What do you think’s going to happen a hundred years in the future?
I see what’s happening now, and most of what we see around was predicted in science fiction. We’ve seen it in movies or read it in books, and now it’s breathing all around us. We can now use such devices. We discussed space shuttles, and now they’re flying around. It was predicted far before. Today’s communications--internet, Second Life--I believe that if someone after one hundred years would reach another planet, it will be close to what someone built in Second Life. You could create the environment of another planet today, using software like Second Life. One hundred years later you would find that existing somewhere. For example, our technology gives us the experience of living on another planet or in the future. You walk around, you will be able to act with other people through the network, or act with computer generated images or aliens. I believe we have some vision, and some experience of the life that will exist in ten years, in fifty years. You know the game Spore? You create different user-generated organisms. Maybe some of the characters created by a child in Los Angeles today, we’ll see the same character on another star in a thousand years. We are already living in the future, partly.

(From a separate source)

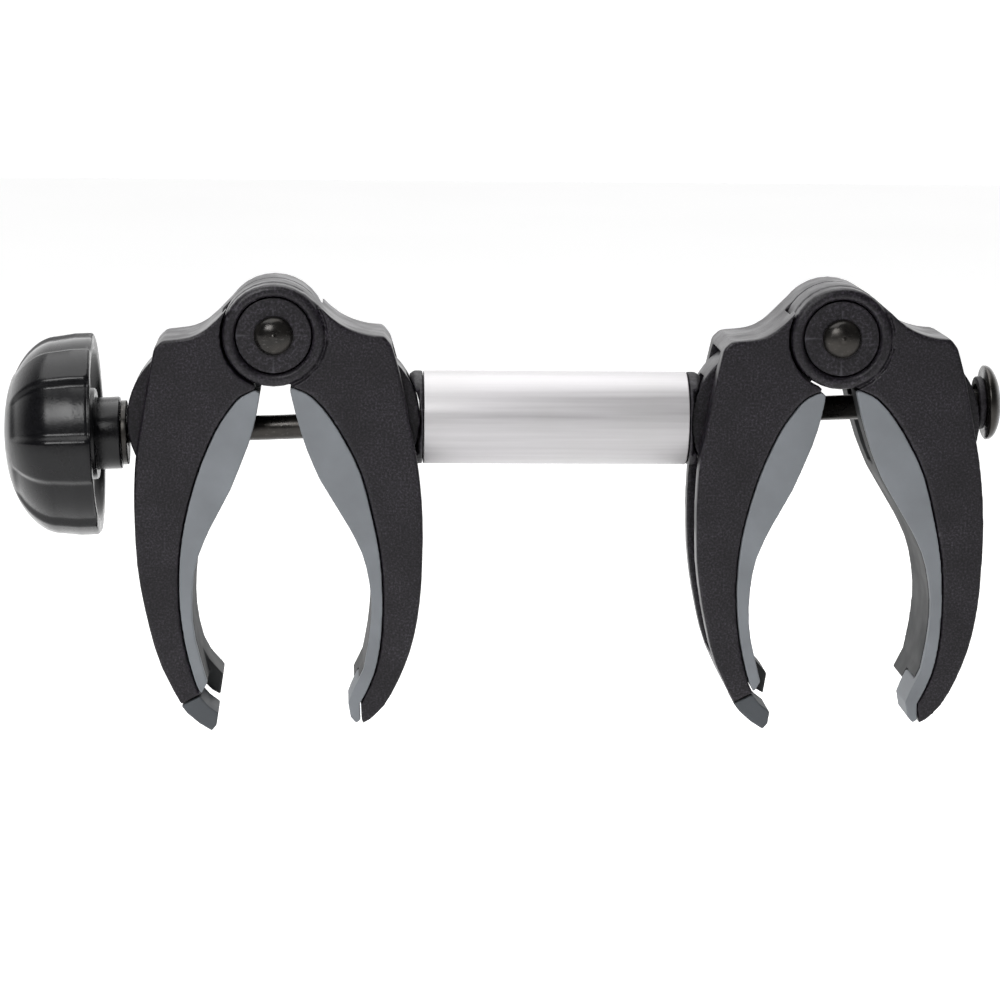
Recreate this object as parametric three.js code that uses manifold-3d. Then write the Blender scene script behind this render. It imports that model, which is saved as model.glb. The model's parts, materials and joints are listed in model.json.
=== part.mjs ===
// A double claw clamp arm: two hinged claws with rubber pads on the ends of a short aluminium
// spacer tube, drawn shut together by one hand knob on a long through bolt.
// Millimetres, +X along the tube from the knob to the bolt head, +Z up, -Y towards the front.
// The claws are drawn round their hub axis, each at x = 0, z = 0, and then set in place.
import * as THREE from "three";
import { mergeVertices } from "three/addons/utils/BufferGeometryUtils.js";
import Module from "manifold-3d";

const wasm = await Module();
wasm.setup();

// ---- driving dimensions ----------------------------------------------------------------------
const HUB_X = 90.8; // each claw's hinge axis, either side of the middle of the tube
const AXIS_Z = -28.2; // the tube's axis, below the hinge axes
const HALF_DEPTH = 18; // half the depth of a claw, front to back
const BOLT_TILT = THREE.MathUtils.degToRad(2.27); // the bolt rises towards its head
const GAP = 0.3; // between pieces that lie against each other

const TUBE = { radius: 15.1, bore: 13.3, halfLength: 42.7 };
const PLUG = { radius: 15.1, flange: 1.3, spigot: 12.9, spigotLength: 12, bore: 6.6 };
const SADDLE = { radius: 26.45, offset: 20.6, halfWidth: 9.5 };
const CHANNEL = { halfWidth: 10.8, top: -5, bottom: -106, wall: 5 };
const SLOT = { halfWidth: 5, halfHeight: 14 };
const HUB = { ring: 16.4, knuckle: 16.7, clearance: 17.5, split: 1.95, step: -10.8, bore: 4.35 };
const DISC = { radius: 12.0, recess: 12.5, front: -17.4, thickness: 2.6 };
const PIN = { shank: 4.0, head: 6.3, dome: 3.4 };
const WASHER = { radius: 9.5, thickness: 1.4 };
const PAD_DEPTH = 3.5; // the grey pad is a plate let into the front of the darker liner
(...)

Sounds like you think humans have these god-like powers in the games, and then when the games become reality, we become gods. Fun.
You know, someone always takes the first step. Someone came to the United States and opened this country to us. Thousands of years ago someone came from Asia and took the first steps. Now millions live here and it’s normal. Every day we take first steps. I believe everything is very close in the virtual world and in real life. The devices like Halo, the Virtusphere, it’s almost real--and the head mounted display is the bridge. For me now, the virtual world is not something unreal. It’s real. It’s generated by computers and software artists, but it’s real. It’s extended our life in a new way. A new direction. And we are part of the bridge.